_Written instruction_. Take the data below and copy exactly the lines starting at the one with "Turn this picture" and finishing at the one with "24, ball: 8", both included.

_Rows_.
◇ ◇ ◇ ◇ ◇ ◇ ◇
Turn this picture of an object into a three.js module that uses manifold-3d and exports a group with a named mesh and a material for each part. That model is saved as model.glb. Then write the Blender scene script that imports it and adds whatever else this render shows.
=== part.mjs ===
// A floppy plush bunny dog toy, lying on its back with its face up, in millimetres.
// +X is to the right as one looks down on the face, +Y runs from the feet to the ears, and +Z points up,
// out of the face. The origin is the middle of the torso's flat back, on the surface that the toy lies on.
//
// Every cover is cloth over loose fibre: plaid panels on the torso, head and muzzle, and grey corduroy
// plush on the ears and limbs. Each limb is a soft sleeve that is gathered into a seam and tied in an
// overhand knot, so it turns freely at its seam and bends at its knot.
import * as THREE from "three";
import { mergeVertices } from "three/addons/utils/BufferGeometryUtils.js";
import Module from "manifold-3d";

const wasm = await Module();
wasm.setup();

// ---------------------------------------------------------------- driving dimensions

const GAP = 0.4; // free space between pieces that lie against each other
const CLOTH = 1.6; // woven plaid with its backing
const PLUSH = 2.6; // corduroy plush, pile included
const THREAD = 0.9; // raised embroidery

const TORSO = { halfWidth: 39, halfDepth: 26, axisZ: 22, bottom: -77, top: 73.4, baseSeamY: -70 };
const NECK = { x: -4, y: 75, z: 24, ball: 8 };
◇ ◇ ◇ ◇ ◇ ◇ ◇
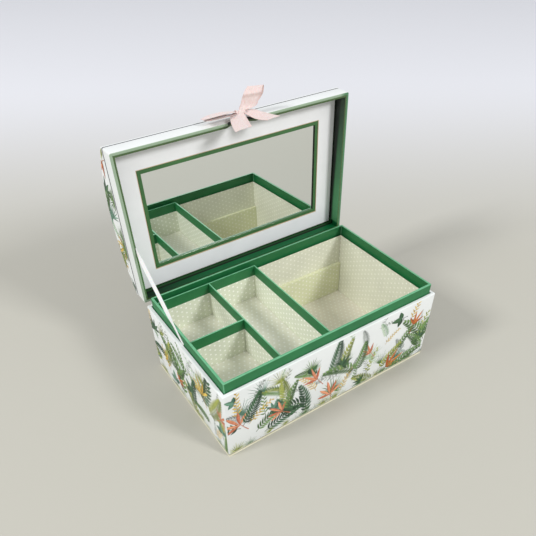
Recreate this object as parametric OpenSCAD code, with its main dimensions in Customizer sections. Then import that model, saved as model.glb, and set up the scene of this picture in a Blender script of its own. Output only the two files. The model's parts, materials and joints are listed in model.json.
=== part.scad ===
◇ ◇ ◇ ◇ ◇ ◇ ◇
_Solution for this task_.
Turn this picture of an object into a three.js module that uses manifold-3d and exports a group with a named mesh and a material for each part. That model is saved as model.glb. Then write the Blender scene script that imports it and adds whatever else this render shows.
=== part.mjs ===
// A floppy plush bunny dog toy, lying on its back with its face up, in millimetres.
// +X is to the right as one looks down on the face, +Y runs from the feet to the ears, and +Z points up,
// out of the face. The origin is the middle of the torso's flat back, on the surface that the toy lies on.
//
// Every cover is cloth over loose fibre: plaid panels on the torso, head and muzzle, and grey corduroy
// plush on the ears and limbs. Each limb is a soft sleeve that is gathered into a seam and tied in an
// overhand knot, so it turns freely at its seam and bends at its knot.
import * as THREE from "three";
import { mergeVertices } from "three/addons/utils/BufferGeometryUtils.js";
import Module from "manifold-3d";

const wasm = await Module();
wasm.setup();

// ---------------------------------------------------------------- driving dimensions

const GAP = 0.4; // free space between pieces that lie against each other
const CLOTH = 1.6; // woven plaid with its backing
const PLUSH = 2.6; // corduroy plush, pile included
const THREAD = 0.9; // raised embroidery

const TORSO = { halfWidth: 39, halfDepth: 26, axisZ: 22, bottom: -77, top: 73.4, baseSeamY: -70 };
const NECK = { x: -4, y: 75, z: 24, ball: 8 };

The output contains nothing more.